One afternoon I borrowed a kayak and paddled through the mangrove channels behind the property. The water was shallow and clear enough to see the sandy bottom, and the roots arched overhead like the ribs of some enormous sleeping animal. A crocodile — small, maybe three feet — slid off a bank and disappeared. I stopped paddling and sat there in the middle of this strange green cathedral, listening to nothing but dripping water and the occasional bird, and thought: this is what they mean when they say a place has a sense of place. Not the architecture. Not the thread count. The fact that the land itself is doing something, and the hotel had the good sense to get out of its way.
What Stays
What I remember most clearly is not the villa or the spa or the beach, though all three were exceptional.
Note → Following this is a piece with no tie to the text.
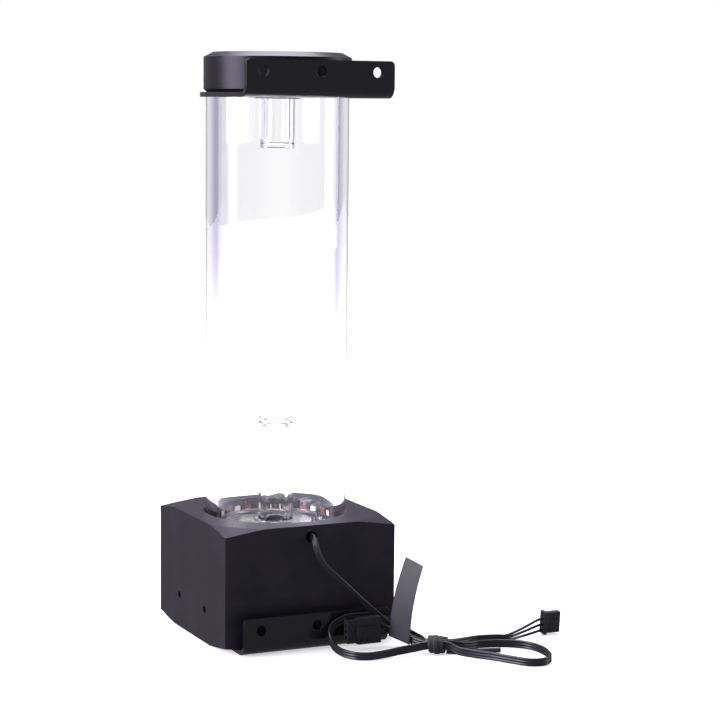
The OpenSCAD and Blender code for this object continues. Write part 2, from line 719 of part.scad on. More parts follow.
// The closed impeller: skirt down to the magnet, hub round the cup, back disc, vanes and shroud
module impeller() {
    vane_z = disc_z + disc_t;
    color([0.85, 0.85, 0.8]) union() {
        translate([0, 0, magnet_top]) ring(magnet_out - 0.1, magnet_in + 0.3, disc_z - magnet_top + eps);
        translate([0, 0, ball_z + 0.6]) ring(hub_r, cup_r + 0.02, disc_z - ball_z - 0.6);
        translate([0, 0, disc_z]) cylinder(r = impeller_r, h = disc_t);
        translate([0, 0, vane_z - eps]) linear_extrude(vane_h + 2 * eps)
            for (i = [0 : vane_count - 1]) rotate(i * 360 / vane_count) vane_plan();
        translate([0, 0, vane_z + vane_h]) ring(impeller_r, eye_r + 0.6, shroud_t);
    }
}

// The cable's flat section: an eight-sided strip, t across and w upright
function strip_section(t, w, c = 0.35) = [[t / 2, c - w / 2], [t / 2, w / 2 - c], [t / 2 - c, w / 2],
    [c - t / 2, w / 2], [-t / 2, w / 2 - c], [-t / 2, c - w / 2], [c - t / 2, -w / 2], [t / 2 - c, -w / 2]];
// A round wire's section
function wire_section(r) = [for (i = [0 : 7]) r * [cos(22.5 + 45 * i), sin(22.5 + 45 * i)]];
function unit(v) = v / norm(v);
function along(p, i) = unit(p[min(i + 1, len(p) - 1)] - p[max(i - 1, 0)]);
function across(t) = unit(cross(t, [0, 0, 1]));
function station(p, i, s) = let (t = along(p, i), a = across(t), u = cross(a, t))
    [for (q = s) p[i] + q[0] * a + q[1] * u];

// Sweeps a section along a route, with a flat cap at each end
module sweep(route, section) {
    n = len(route);
    m = len(section);
    points = [for (i = [0 : n - 1]) each station(route, i, section)];
    walls = [for (i = [0 : n - 2], j = [0 : m - 1]) let (k = (j + 1) % m)
        each [[i * m + j, i * m + k, (i + 1) * m + k], [i * m + j, (i + 1) * m + k, (i + 1) * m + j]]];
    start_cap = [for (j = [1 : m - 2]) [0, j + 1, j]];
    end_cap = [for (j = [1 : m - 2]) [(n - 1) * m, (n - 1) * m + j, (n - 1) * m + j + 1]];
    polyhedron(points, concat(walls, start_cap, end_cap), convexity = 10);
}

// The short captive stretch of cable inside the base's wall
module led_lead() {
    color([0.08, 0.08, 0.09]) translate([0, -half, cable_hole_z]) rotate([-90, 0, 0])
        linear_extrude(half - strip_r - 0.05) square([cable_t, cable_w], center = true);
}

module led_cable() {
    color([0.08, 0.08, 0.09]) sweep(cable_route, strip_section(cable_t, cable_w));
}

module branch_cable() {
    color([0.08, 0.08, 0.09]) sweep(branch_route, strip_section(cable_t, cable_w));
}

// The upward direction of a route's section at its point i
function rise(p, i) = let (t = along(p, i)) cross(across(t), t);

// Three wires that part from a flat cable's end at p and meet a housing's rear face at q
module fan(p, p_up, q, q_up, bend) {
    for (i = [-1 : 1]) {
        a = p + i * p_up;
        b = q + i * q_up;
        sweep([a, (a + b) / 2 + bend, b], wire_section(cable_t / 2 - 0.03));
    }
}

module plug_wires() {
    last = len(cable_route) - 1;
    color([0.08, 0.08, 0.09]) fan(cable_end + core_gap * along(cable_route, last), cable_t * rise(cable_route, last),
        plug_rear - pin_drop * plug_up, pin_step * plug_up, [0, 0, -0.9]);
}

module socket_wires() {
    color([0.08, 0.08, 0.09]) fan(branch_end - core_gap * along(branch_route, 0), cable_t * rise(branch_route, 0),
        socket_rear, [0, 0, pin_step], [0, 0.3, 0]);
}

// The band that ties the loops: a double wrap round the four runs of cable, and its tail
module cable_tie() {
    color([0.06, 0.06, 0.07]) {
        translate([tie_at[0], tie_at[1], 0]) rotate([0, 0, tie_turn]) rotate([90, 0, 90]) {
            translate([0, 0, -tie_len / 2]) tie_wrap(tie_len / 2 - 0.3, 0);
            translate([0, 0, -0.3]) tie_wrap(0.6, 0.6);
            translate([0, 0, 0.3]) tie_wrap(tie_len / 2 - 0.3, 0);
        }
        sweep(tail_route, strip_section(2, 1.5, 0.2));
    }
}

// One wrap of the band, drawn in section and extruded; inset thins it
module tie_wrap(l, inset) {
    w = tie_w - 2 * inset;
    h = 2 * tie_mid - 2 * inset;
    linear_extrude(l) translate([0, tie_mid]) difference() {
        union() {
            square([w - 5, h], center = true);
            square([w, h - 5], center = true);
            for (x = [-1, 1], y = [-1, 1]) translate([x * (w / 2 - 2.5), y * (h / 2 - 2.5)]) circle(r = 2.5, $fn = 32);
        }
        square([lane * 3 + cable_t + 0.4, cable_w + 0.3], center = true);
    }
}

// The bare flag on the branch: a thin strip that leans, bows and twists as it rises
function tag_mid(t) = tag_foot + [tag_lean * t - tag_bow * sin(180 * t), -1.5 * t, tag_h * t];
function tag_side(t) = let (a = tag_turn - tag_twist * t) tag_w / 2 * [cos(a), sin(a), -0.2];
function tag_face(t) = let (a = tag_turn - 90 - tag_twist * t) tag_t / 2 * [cos(a), sin(a), 0];
module cable_tag() {
    n = 10;
    corners = [[1, 1], [1, -1], [-1, -1], [-1, 1]];
    points = [for (i = [0 : n], c = corners) tag_mid(i / n) + c[0] * tag_side(i / n) + c[1] * tag_face(i / n)];
    walls = [for (i = [0 : n - 1], j = [0 : 3]) let (k = (j + 1) % 4)
        each [[i * 4 + j, (i + 1) * 4 + k, i * 4 + k], [i * 4 + j, (i + 1) * 4 + j, (i + 1) * 4 + k]]];
    color([0.09, 0.09, 0.1]) polyhedron(points, concat(walls, [[0, 1, 2], [0, 2, 3],
        [n * 4, n * 4 + 2, n * 4 + 1], [n * 4, n * 4 + 3, n * 4 + 2]]), convexity = 4);
}

// Puts a connector's own frame (rear face at x = 0, width up) at its place
module at_plug() {
    translate(plug_rear) rotate([plug_lean, 0, plug_turn]) translate([0, 0, -plug_w / 2]) children();
}

// The three-pin plug at the cable's end: a ribbed flange and a slimmer shroud
module plug_housing() {
    shroud_t = plug_t - 2 * plug_inset;
    color([0.1, 0.1, 0.11]) at_plug() difference() {
        union() {
            translate([0.2, -plug_t / 2, 0]) cube([plug_flange, plug_t, plug_w]);
            translate([plug_flange, -shroud_t / 2, 0.4]) cube([plug_len - plug_flange, shroud_t, plug_w - 0.8]);
        }
        // the mouth, and the latch windows in both sides
        translate([plug_cavity, -shroud_t / 2 + 0.55, 1.1]) cube([plug_len, shroud_t - 1.1, plug_w - 2.2]);
        for (y = [-1, 1]) translate([3.4, y * shroud_t / 2 - 0.25, plug_w - 3.4]) cube([2.6, 0.5, 0.8]);
    }
}

module plug_contacts() {
    color([0.8, 0.7, 0.45]) at_plug() for (i = [-1 : 1])
        translate([plug_cavity, -0.35, plug_w / 2 - pin_drop + i * pin_step - 0.35])
            cube([plug_len - plug_cavity - 1, 0.7, 0.7]);
}

module at_socket() {
    translate([socket_rear[0], socket_rear[1], 0]) rotate([0, 0, 180]) children();
}

// The female housing on the branch: a block, a slotted front and a latch
module socket_housing() {
    z0 = socket_rear[2] - socket_w / 2;
    color([0.1, 0.1, 0.11]) at_socket() difference() {
        union() {
            translate([0.2, -socket_t / 2, z0]) cube([socket_len - 5, socket_t, socket_w]);
            translate([socket_len - 6, -socket_t / 2 + 0.5, z0 + 0.6]) cube([5.8, socket_t - 1, socket_w - 1.2]);
            translate([3, socket_t / 2 - eps, z0 + 3.4]) cube([8.5, 0.9, 4]);
        }
        for (i = [-1 : 1]) translate([4, -0.75, socket_rear[2] + i * pin_step - 0.75]) cube([socket_len, 1.5, 1.5]);
        translate([socket_len - 3.4, -socket_t, z0 - 1]) cube([1.2, socket_t / 2 + 1, socket_w + 2]);
        for (i = [0 : 1]) translate([6 + i * 2.6, socket_t / 2 - 0.4, z0 + 1]) cube([1.1, 1, 1.6]);
    }
}

module socket_contacts() {
    color([0.8, 0.7, 0.45]) at_socket() for (i = [-1 : 1])
        translate([4, -0.55, socket_rear[2] + i * pin_step - 0.55]) cube([6, 1.1, 1.1]);
}

base_block();
floor_plate();
floor_seal();
tube_seal_lower();
reservoir_tube();
riser_tube();
led_strip();
led_packages();
led_pads();
led_lead();
cap();
drop_tube();
tube_seal_upper();
fill_plug();
fill_plug_seal();
upper_bracket();
lower_bracket();
lower_bracket_screws();
pump_housing();
pump_cover();
pump_screws();
pump_seal();
pump_board();
stator_core();
stator_coils();
bearing_ball();
bearing_cup();
rotor_magnet();
impeller();
led_cable();
branch_cable();
cable_tie();
cable_tag();
plug_housing();
plug_contacts();
plug_wires();
socket_housing();
socket_contacts();
socket_wires();
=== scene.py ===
from math import sin, cos, pi, radians
import bpy
import bmesh
from mathutils import Matrix, Vector


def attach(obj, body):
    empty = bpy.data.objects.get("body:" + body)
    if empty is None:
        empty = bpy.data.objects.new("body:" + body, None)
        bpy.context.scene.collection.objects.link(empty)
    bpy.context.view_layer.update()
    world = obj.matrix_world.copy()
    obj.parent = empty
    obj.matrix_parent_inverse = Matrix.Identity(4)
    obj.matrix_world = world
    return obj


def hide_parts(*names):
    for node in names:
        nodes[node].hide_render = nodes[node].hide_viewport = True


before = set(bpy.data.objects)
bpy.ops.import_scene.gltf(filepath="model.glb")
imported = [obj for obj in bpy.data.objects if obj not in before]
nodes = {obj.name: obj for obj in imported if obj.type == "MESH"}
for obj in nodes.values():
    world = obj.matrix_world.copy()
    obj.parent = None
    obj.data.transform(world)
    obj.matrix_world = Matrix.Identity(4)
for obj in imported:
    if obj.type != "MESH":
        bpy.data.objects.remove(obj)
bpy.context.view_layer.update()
mm = 0.001
print("frame loaded, pieces in it:", len(nodes))


# small helpers
def hexColor(code, alpha=1.0):
    parts = [int(code[i:i + 2], 16) / 255 for i in (1, 3, 5)]
    linear = [c / 12.92 if c <= 0.04045 else ((c + 0.055) / 1.055) ** 2.4 for c in parts]
    return (*linear, alpha)


def addNode(tree, kind, values=None, links=None, **settings):
    node = tree.nodes.new("ShaderNode" + kind)
    for name, value in settings.items():
        setattr(node, name, value)
    for name, value in (values or {}).items():
        node.inputs[name].default_value = value
    for name, source in (links or {}).items():
        tree.links.new(source, node.inputs[name])
    return node


def deselect():
    if bpy.context.object and bpy.context.object.mode != "OBJECT":
        bpy.ops.object.mode_set(mode="OBJECT")
    bpy.ops.object.select_all(action="DESELECT")


def pick(*objects):
    deselect()
    for o in objects:
        o.select_set(True)
    bpy.context.view_layer.objects.active = objects[0]


def meshPiece(name, points, faces, smooth=True):
    mesh = bpy.data.meshes.new(name)
    mesh.from_pydata([tuple(p) for p in points], [], faces)
    mesh.update()
    if smooth:
        mesh.polygons.foreach_set("use_smooth", [True] * len(mesh.polygons))
    piece = bpy.data.objects.new(name, mesh)
    bpy.context.collection.objects.link(piece)
    return piece


# camera
cameraView = {"place": (-0.3509, -0.8206, 0.2237), "yaw": 0.444, "pitch": 0.1205, "roll": 0.0104,
              "lens": 105.7}


def addCamera(view):
    data = bpy.data.cameras.new("camera")
    data.lens, data.sensor_width = view["lens"], 36
    data.clip_start, data.clip_end = 0.05, 20
    camera = bpy.data.objects.new("camera", data)
    bpy.context.collection.objects.link(camera)
    yaw, pitch, roll = view["yaw"], view["pitch"], view["roll"]
    forward = Vector((sin(yaw) * cos(pitch), cos(yaw) * cos(pitch), -sin(pitch)))
    right = Vector((cos(yaw), -sin(yaw), 0))
    up = right.cross(forward)
    rightRolled = right * cos(roll) + up * sin(roll)
    upRolled = -right * sin(roll) + up * cos(roll)
    turn = Matrix((rightRolled, upRolled, -forward)).transposed()
    camera.matrix_world = Matrix.Translation(view["place"]) @ turn.to_4x4()
    bpy.context.scene.camera = camera


addCamera(cameraView)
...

It's the bike ride back from dinner on the second night — the path lit by low solar lanterns, the jungle sounds pressing in from both sides, the air still warm at nine o'clock, and the absolute certainty that I was the only person on that path. The handlebars were slightly rusty. The tires crunched on gravel. I was a forty-year-old woman riding a bicycle through the jungle in a linen dress and I felt, for five uninterrupted minutes, like I had no obligations anywhere on earth.
This is a place for couples who want to disappear together, for solo travelers who want to disappear alone, for anyone whose nervous system has been running on fumes and needs a hard reset. It is not for families with young children who need stimulation, or for groups who want to make memories loudly. It is for the quietly overwhelmed.
Villas start around $1,448 per night, which is significant money for a room you may never want to leave — and that, of course, is precisely the point.
Somewhere in the mangroves, that heron is still watching the water, waiting for something only it can see.